**Material for this exercise:**
──────

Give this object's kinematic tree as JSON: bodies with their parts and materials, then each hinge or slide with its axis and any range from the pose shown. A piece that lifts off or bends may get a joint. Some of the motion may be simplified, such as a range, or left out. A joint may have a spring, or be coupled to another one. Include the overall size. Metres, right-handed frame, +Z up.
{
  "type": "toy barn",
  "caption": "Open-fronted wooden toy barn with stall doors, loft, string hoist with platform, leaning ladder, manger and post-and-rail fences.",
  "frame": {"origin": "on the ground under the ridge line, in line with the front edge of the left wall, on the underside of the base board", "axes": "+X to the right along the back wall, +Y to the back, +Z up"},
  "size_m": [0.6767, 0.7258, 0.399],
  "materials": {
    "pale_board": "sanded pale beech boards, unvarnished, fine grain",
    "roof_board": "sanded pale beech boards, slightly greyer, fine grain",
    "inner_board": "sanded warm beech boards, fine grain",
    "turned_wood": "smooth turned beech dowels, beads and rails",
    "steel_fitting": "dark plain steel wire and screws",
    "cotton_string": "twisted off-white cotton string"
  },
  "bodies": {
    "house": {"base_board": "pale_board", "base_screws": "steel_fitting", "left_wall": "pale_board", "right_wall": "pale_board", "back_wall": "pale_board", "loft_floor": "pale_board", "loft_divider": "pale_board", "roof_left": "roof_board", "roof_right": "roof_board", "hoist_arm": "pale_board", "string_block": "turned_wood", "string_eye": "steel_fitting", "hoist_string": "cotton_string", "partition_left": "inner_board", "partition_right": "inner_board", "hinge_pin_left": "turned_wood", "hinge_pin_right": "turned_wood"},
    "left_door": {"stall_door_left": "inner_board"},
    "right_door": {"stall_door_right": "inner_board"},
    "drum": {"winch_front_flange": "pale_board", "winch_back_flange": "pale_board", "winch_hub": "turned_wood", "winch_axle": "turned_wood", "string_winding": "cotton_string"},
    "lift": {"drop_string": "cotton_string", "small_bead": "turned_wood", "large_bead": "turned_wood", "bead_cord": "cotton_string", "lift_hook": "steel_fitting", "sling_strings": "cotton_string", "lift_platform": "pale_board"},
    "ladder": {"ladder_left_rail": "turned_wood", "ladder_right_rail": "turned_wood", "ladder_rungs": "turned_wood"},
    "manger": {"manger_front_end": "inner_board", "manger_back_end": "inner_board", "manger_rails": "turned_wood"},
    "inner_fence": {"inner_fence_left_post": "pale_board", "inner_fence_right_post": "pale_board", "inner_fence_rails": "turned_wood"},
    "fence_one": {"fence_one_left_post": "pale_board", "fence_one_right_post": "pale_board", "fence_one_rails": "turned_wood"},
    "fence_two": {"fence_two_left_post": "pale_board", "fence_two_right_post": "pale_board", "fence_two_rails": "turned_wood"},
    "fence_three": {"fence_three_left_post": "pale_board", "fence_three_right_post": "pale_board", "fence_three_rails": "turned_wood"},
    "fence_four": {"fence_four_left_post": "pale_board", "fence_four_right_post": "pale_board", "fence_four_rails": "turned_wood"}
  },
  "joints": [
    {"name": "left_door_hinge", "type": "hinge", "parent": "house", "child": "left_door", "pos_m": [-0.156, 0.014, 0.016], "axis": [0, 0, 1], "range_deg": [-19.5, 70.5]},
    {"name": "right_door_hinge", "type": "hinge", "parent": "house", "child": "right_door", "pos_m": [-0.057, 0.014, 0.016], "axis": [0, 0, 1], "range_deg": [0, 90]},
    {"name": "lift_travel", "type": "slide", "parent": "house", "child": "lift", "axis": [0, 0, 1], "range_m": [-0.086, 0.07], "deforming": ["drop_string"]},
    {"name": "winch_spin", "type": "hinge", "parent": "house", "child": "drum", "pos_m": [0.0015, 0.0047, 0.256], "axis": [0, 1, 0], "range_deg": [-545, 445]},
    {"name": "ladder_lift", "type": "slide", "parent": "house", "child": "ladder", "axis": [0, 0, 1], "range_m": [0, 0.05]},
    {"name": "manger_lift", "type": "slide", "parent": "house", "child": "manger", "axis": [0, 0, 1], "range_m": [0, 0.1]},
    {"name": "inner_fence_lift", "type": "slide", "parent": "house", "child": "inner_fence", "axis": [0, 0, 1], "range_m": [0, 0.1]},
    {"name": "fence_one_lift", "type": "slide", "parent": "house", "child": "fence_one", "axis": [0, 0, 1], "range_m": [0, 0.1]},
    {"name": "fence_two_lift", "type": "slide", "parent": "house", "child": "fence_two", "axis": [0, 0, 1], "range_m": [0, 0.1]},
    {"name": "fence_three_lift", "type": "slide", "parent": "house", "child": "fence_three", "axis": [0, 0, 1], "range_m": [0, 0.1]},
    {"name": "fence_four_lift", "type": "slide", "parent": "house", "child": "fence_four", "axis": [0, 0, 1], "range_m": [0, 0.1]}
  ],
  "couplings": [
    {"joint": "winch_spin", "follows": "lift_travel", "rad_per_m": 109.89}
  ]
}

──────

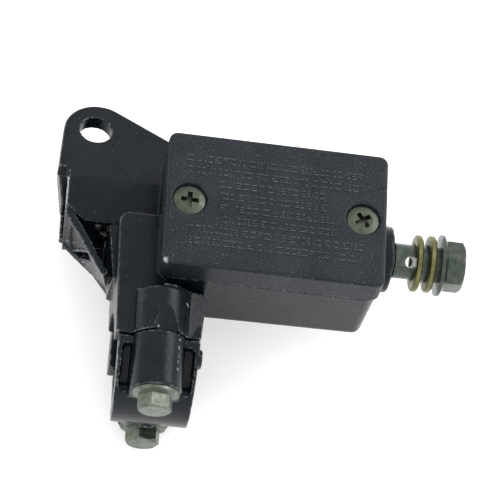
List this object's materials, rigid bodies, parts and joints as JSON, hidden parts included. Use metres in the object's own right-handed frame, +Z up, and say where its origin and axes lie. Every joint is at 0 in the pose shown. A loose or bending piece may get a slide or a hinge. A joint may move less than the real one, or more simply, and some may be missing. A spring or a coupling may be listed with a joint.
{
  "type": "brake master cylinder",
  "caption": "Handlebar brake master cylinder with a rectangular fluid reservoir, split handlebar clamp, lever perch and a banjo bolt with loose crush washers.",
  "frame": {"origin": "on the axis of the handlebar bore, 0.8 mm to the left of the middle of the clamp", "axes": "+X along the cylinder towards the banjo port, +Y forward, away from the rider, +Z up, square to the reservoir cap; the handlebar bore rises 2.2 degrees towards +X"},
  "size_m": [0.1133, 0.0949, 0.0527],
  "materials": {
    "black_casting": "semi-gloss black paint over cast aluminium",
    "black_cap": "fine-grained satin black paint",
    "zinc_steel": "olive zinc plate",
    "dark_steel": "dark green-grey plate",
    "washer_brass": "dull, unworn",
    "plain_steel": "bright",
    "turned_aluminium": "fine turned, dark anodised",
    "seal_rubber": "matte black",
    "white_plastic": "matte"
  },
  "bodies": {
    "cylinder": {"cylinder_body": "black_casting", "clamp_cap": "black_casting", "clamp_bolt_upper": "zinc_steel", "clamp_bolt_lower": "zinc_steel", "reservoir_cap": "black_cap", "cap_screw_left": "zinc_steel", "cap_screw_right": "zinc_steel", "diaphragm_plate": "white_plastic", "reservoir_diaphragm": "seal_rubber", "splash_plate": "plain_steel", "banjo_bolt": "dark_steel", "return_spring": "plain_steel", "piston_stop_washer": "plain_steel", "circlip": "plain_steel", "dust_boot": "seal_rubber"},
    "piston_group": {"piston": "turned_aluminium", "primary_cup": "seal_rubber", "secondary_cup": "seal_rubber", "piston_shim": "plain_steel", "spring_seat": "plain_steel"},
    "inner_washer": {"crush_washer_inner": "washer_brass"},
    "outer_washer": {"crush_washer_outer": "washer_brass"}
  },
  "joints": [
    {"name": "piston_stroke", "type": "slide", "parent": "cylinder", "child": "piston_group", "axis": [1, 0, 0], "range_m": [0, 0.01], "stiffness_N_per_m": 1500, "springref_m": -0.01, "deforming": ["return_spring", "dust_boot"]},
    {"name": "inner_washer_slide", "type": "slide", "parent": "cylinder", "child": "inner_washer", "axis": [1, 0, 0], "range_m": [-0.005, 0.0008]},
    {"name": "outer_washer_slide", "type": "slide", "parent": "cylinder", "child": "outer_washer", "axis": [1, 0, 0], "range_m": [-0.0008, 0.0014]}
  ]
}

──────

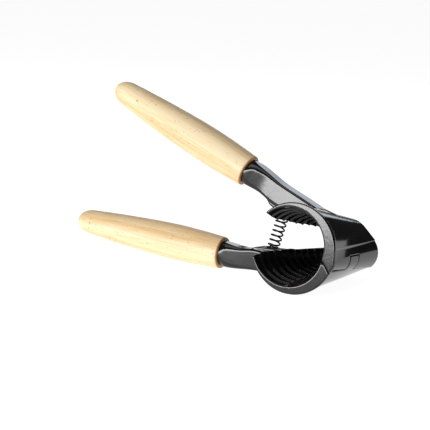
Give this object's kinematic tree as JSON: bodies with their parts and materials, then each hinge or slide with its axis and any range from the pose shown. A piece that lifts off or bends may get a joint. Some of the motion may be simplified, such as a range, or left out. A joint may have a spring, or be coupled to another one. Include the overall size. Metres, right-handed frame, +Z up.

──────

**Short problem:** State how many lines of the records hold the string "loose", and nothing else.

**The solution:** 2